The best advise I received on this stage was to write everything down. Write down ideas, recipes, methods, ingredient names, peoples names, each tool in the kitchen and a description, ideas on how to become faster, conversations that you have with people, write it all down no matter how inconsequential you think it is, WRITE IT DOWN. It shows you care and after a year or so when you want to remember how they made that killer dish you can look back at your notes and re-create it yourself.

jbl
10-26-2013, 09:45 AM
I stage regularly with whichever restaurant does what I feel is a gap in my knowledge. For example, I'm heading down to a well known London restaurant that cooks only with wood fire, and last summer I went to the UKs best restaurant to suss out their extensive foraging system. It's the same way I buy books; be specific.

Von blewitt
10-26-2013, 09:50 AM
Burnt Enz?

Chefget
10-27-2013, 10:19 AM
I walked the streets of Paris, knocking on doors and talking (with a truly pitiful but respectful French) with chefs until one said yes.

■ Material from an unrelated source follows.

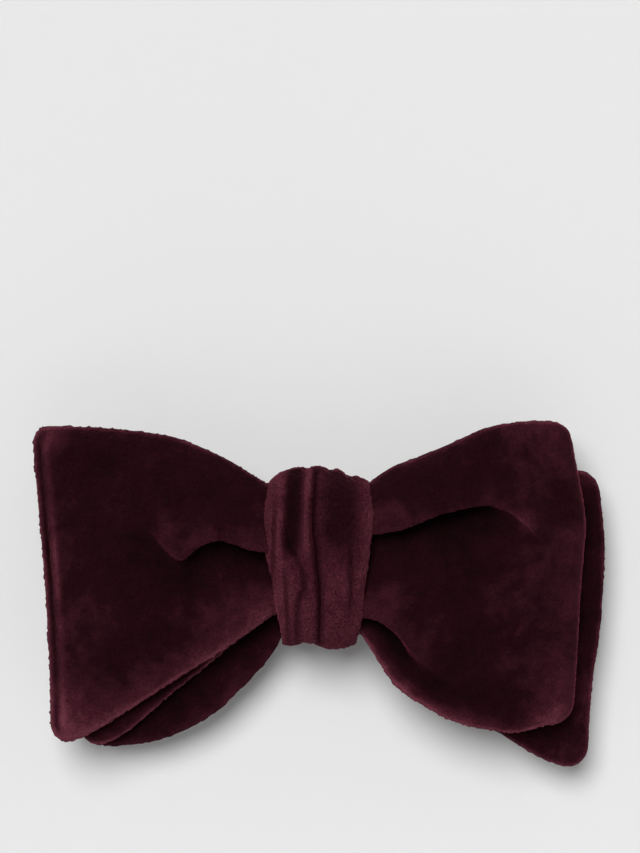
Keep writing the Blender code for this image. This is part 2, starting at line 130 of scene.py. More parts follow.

Actually two said yes, and took the job that paid 7 franc/day. That was about a dollar in 1984, enough for the metro home and a 'demi' :D

When the truffle purveyor came in and we tasted fresh winter truffles from a wooden basket I knew it was the right choice!

-Michael

ohbewon
11-05-2013, 09:50 PM
We get stage's every other day fresh from/still in school. I second everyone that's stressed technique. SO many high end kitchens cryovac everything and drop it into the circulator. While it's not a horrible way to turn out food, lots of new cooks depend on them too much. Classic technique will take you far. Monkeys can sous vide apples. It takes a cook to glacÚ those for service. Technique, technique, technique! Plus, in super high end kitchens like mine, the chef/owner (the one with all of the awards) rarely spends much time in the kitchen.